Keywords: DFT; antioxidants; diabetes; docking; hydroquinones; methyl derivatives.

Scheme 1

Synthesis of methyl derivatives of ortho-carbonyl hydroquinones. R corresponds to those shown in Table 1.

Figure 1

Correlation among calculated thermodynamic parameters and experimental ORAC values. (A) BDE of OH1 versus ORAC. (B) BDE of OH2 versus ORAC. (C) IP versus ORAC. (D) PA of OH2 versus ORAC. (E) BDE of OH1 for the anions deprotonated at OH2 versus ORAC.

Figure 2

In silico molecular docking for ortho-carbonyl hydroquinone series against the α-glucosidase enzyme. (A) Binding free energy components for the α-glucosidase–hydroquinone (3 and 10) complexes calculated by MM-GBSA analysis; all energies are in kcal/mol and pIC50 for ortho-carbonyl hydroquinones. (B) Correlations of calculated MMGBSAΔG values with experimental IC₅₀ inhibitory values, expressed as pIC50 = −log [IC50]. The r square value from linear regression and p-value for Spearman’s correlation (n = 10) are shown. (C–E) 3D maps binding interactions of compound 3 and 10 against the α-glucosidase enzyme.

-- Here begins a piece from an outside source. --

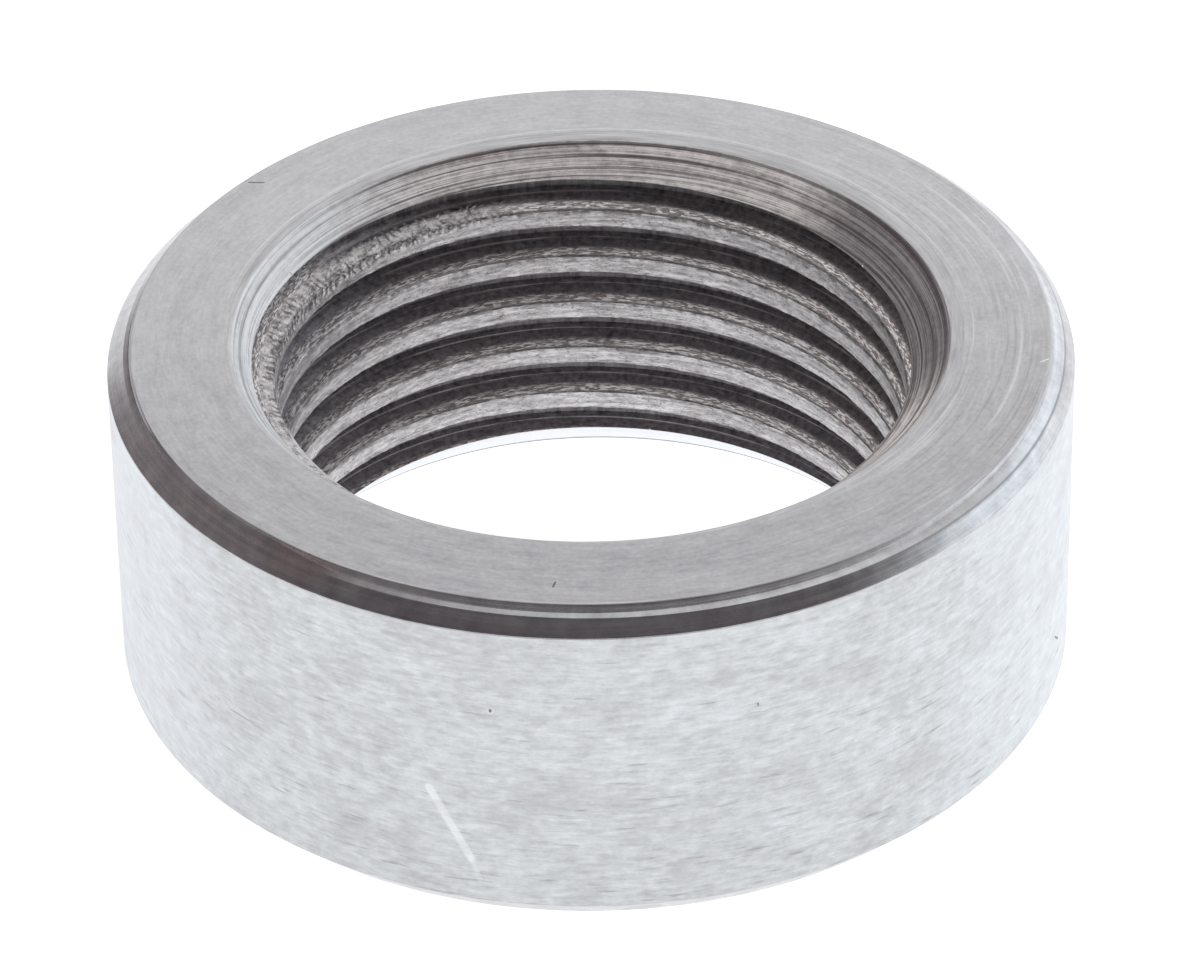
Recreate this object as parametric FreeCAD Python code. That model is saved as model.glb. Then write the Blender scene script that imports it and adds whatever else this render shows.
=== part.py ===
import FreeCAD, Part
import math
import os

# Weld-in bung for an exhaust oxygen sensor: a short ring turned from steel bar,
# threaded right through for the sensor and chamfered at both ends.
# Millimetres. The ring stands on its lower end at Z = 0, with its axis on Z.

HEIGHT = 9.9

# The sensor thread is M18 x 1.5, right-hand, and is cut right through
THREAD_DIAMETER = 18.0
THREAD_PITCH = 1.5
THREAD_DEPTH = 0.675
THREAD_ANGLE = 60.0
THREAD_ROOT_FLAT = 0.1875

# Height of a thread groove above the base, on the ring's +X side
THREAD_START = 0.95

# Steel left between the thread's root and the ring's outside, which makes the ring 25.4 across
WALL_THICKNESS = 3.7

# Each end of the bore is countersunk to a mouth wider than the thread all round
MOUTH_CLEARANCE = 0.45
COUNTERSINK_ANGLE = 90.0

# The upper outer edge was cut twice: a chamfer, a narrow step and an edge break
UPPER_CHAMFER = 0.40
STEP_WIDTH = 0.16
EDGE_BREAK_WIDTH = 0.09
EDGE_BREAK_HEIGHT = 0.27

# The lower outer edge has one plain chamfer
LOWER_CHAMFER = 0.8

# How far the thread tool reaches into the open bore, so that it cuts clean through the wall
TOOL_OVERLAP = 0.15

thread_radius = THREAD_DIAMETER / 2
outer_radius = thread_radius + WALL_THICKNESS
bore_radius = thread_radius - THREAD_DEPTH
mouth_radius = thread_radius + MOUTH_CLEARANCE
countersink_depth = (mouth_radius - bore_radius) / math.tan(math.radians(COUNTERSINK_ANGLE / 2))

origin = FreeCAD.Vector(0, 0, 0)
axis = FreeCAD.Vector(0, 0, 1)


def outline(points):
    """A closed outline from points given as radius and height, on the ring's +X side."""
    corners = [FreeCAD.Vector(radius, 0, height) for radius, height in points]
    return Part.makePolygon(corners + corners[:1])


def upper_edge():
    """Points of the upper outer edge, from the wall up to the sealing face."""
    chamfer_foot = HEIGHT - UPPER_CHAMFER - EDGE_BREAK_HEIGHT
    step_height = HEIGHT - EDGE_BREAK_HEIGHT
    step_outside = outer_radius - UPPER_CHAMFER
    step_inside = step_outside - STEP_WIDTH
    face_edge = step_inside - EDGE_BREAK_WIDTH
    return [
        (outer_radius, chamfer_foot),
        (step_outside, step_height),
        (step_inside, step_height),
        (face_edge, HEIGHT),
    ]


def lower_edge():
    """Points of the lower outer edge, from the base up to the wall."""
    return [
        (outer_radius - LOWER_CHAMFER, 0),
        (outer_radius, LOWER_CHAMFER),
    ]


def bore_wall():
    """Points of the bore, from the upper mouth down to the lower mouth."""
    return [
        (mouth_radius, HEIGHT),
        (bore_radius, HEIGHT - countersink_depth),
        (bore_radius, countersink_depth),
        (mouth_radius, 0),
    ]


def turned_ring():
    """The ring as it left the lathe, before the thread."""
    section = outline(lower_edge() + upper_edge() + bore_wall())
    return Part.Face(section).revolve(origin, axis, 360)


def thread_turn():
    """One turn of the thread groove, starting at Z = 0 on the +X side and rising anticlockwise."""
    flank_slope = math.tan(math.radians(THREAD_ANGLE / 2))
    tool_radius = bore_radius - TOOL_OVERLAP
    root_half_width = THREAD_ROOT_FLAT / 2
    tool_half_width = root_half_width + (thread_radius - tool_radius) * flank_slope
    section = outline([
        (tool_radius, -tool_half_width),
        (thread_radius, -root_half_width),
        (thread_radius, root_half_width),
        (tool_radius, tool_half_width),
    ])
    path = Part.Wire(Part.makeHelix(THREAD_PITCH, THREAD_PITCH, thread_radius).Edges)
    return path.makePipeShell([section], True, True)


def thread_cuts():
    """Every turn of the groove, from just below the base to just above the sealing face."""
    turn = thread_turn()
    turns_below = math.ceil(THREAD_START / THREAD_PITCH) + 1
    turns_above = math.ceil((HEIGHT - THREAD_START) / THREAD_PITCH) + 1
    cuts = []
    for number in range(-turns_below, turns_above):
        cut = turn.copy()
        cut.translate(axis * (THREAD_START + number * THREAD_PITCH))
        cuts.append(cut)
    return cuts


bung = turned_ring()
for groove in thread_cuts():
    bung = bung.cut(groove)

os.makedirs("parts", exist_ok=True)
bung.exportStep("parts/bung_body.step")

print("bung_body: solids", len(bung.Solids), "valid", bung.isValid(), "volume mm3", round(bung.Volume, 1))
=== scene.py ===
# %% [markdown]
# A weld-in bung: a short steel ring, threaded right through, that is welded into an
# exhaust pipe to carry an oxygen sensor. It was turned in one piece from bar, so it is
# one mesh here, with a finish for each way in which the lathe cut it.
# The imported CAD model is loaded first. It fixes the size and the place of everything.

# %% Load the frame
import math

import bmesh
import bpy
import numpy as np
from mathutils import Matrix, Vector, noise


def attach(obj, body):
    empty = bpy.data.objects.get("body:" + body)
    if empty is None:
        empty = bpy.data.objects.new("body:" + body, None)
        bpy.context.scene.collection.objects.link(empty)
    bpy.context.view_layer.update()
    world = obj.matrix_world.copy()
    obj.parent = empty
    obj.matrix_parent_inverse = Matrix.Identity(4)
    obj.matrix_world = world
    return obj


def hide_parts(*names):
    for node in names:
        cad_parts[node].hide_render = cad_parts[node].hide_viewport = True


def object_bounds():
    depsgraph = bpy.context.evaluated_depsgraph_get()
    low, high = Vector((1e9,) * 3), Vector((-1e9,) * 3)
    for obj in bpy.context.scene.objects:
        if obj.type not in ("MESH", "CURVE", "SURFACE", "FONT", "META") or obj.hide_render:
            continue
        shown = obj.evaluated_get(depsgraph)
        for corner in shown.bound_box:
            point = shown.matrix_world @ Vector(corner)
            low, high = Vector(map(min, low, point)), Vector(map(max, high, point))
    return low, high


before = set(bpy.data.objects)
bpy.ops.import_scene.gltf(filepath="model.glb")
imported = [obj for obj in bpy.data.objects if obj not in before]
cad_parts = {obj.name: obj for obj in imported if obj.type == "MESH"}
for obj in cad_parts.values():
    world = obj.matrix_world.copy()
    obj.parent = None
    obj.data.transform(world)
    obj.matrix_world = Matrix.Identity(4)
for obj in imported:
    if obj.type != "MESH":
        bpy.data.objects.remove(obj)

cad_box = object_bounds()
MM = 0.001
outside_radius = cad_box[1][0] / MM
print("CAD box in mm:", [[round(value / MM, 2) for value in corner] for corner in cad_box])

# %% [markdown]
# A mesh of a turned part is a grid. Its columns stand round the axis like the staves of
# a barrel, and its rows run round it like hoops. Each row needs a radius for every
# column. A hoop that was cut off centre, as when the ring was gripped a second time for
# its chamfer, only has another centre, so one small function gives both kinds.

# %% Columns and hoops
COLUMNS = 640
around = np.arange(COLUMNS) * 2 * math.pi / COLUMNS
cosine = np.cos(around)
sine = np.sin(around)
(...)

Ligand compound 3 (A,C) and compound 10 (B,D) exposure points are indicated with gray coloring, while the binding interactions of ligands with α-glucosidase are indicated with red lines. (C) Binding free energy components for the α-glucosidase–hydroquinone (3 and 10) complexes calculated by MM-GBSA analysis; all energies are in kcal/mol.

Figure 3

Effect of ortho-carbonyl methyl-substituted hydroquinones on proliferation, mitochondrial respiration, and glycolysis in Caco-2 cells. (A) Effect of compounds on the MTT reduction in Caco-2. Cells were treated with compounds (1, 5, 10, 30, 50, and 100 µM) for 24 h. (B) Dot-plot for basal mitochondrial OCR (basal mitoOCR) vs. glycolysis. The red square represents to control condition. Three groups of compounds are highlighted in blue, yellow, and green. (C) Dendrogram with five and two parameters of mitochondrial respiration and glycolysis, respectively, affected by compounds (100 µM) for 24 h of treatment. Data are shown as means ± SD of three independent experiments. ** p < 0.01, *** p < 0.001 control, and n.s.: not significant.

Figure 4

(A–D) Effect of selected compounds (100 µM, compounds 5 and 10) on mitochondrial respiration and (E–H) glycolysis at 24 h of treatment. (I,J) Evaluation of antioxidant effects in the in vitro model of menadione-dependent ROS production. Effects of compounds 5 and 10 on (I) mitochondrial ROS and (J) ROS in Caco-2 cells treated with menadione. The mitoROS and cytosolic ROS were evaluated with mitoSOX red and DHE, respectively. Data are shown as means ± SD of three independent experiments. * p < 0.05, ** p < 0.01, and *** p < 0.001, control. n.s.: not significant. #: ** p < 0.01 for compound vs. compound + Menadione.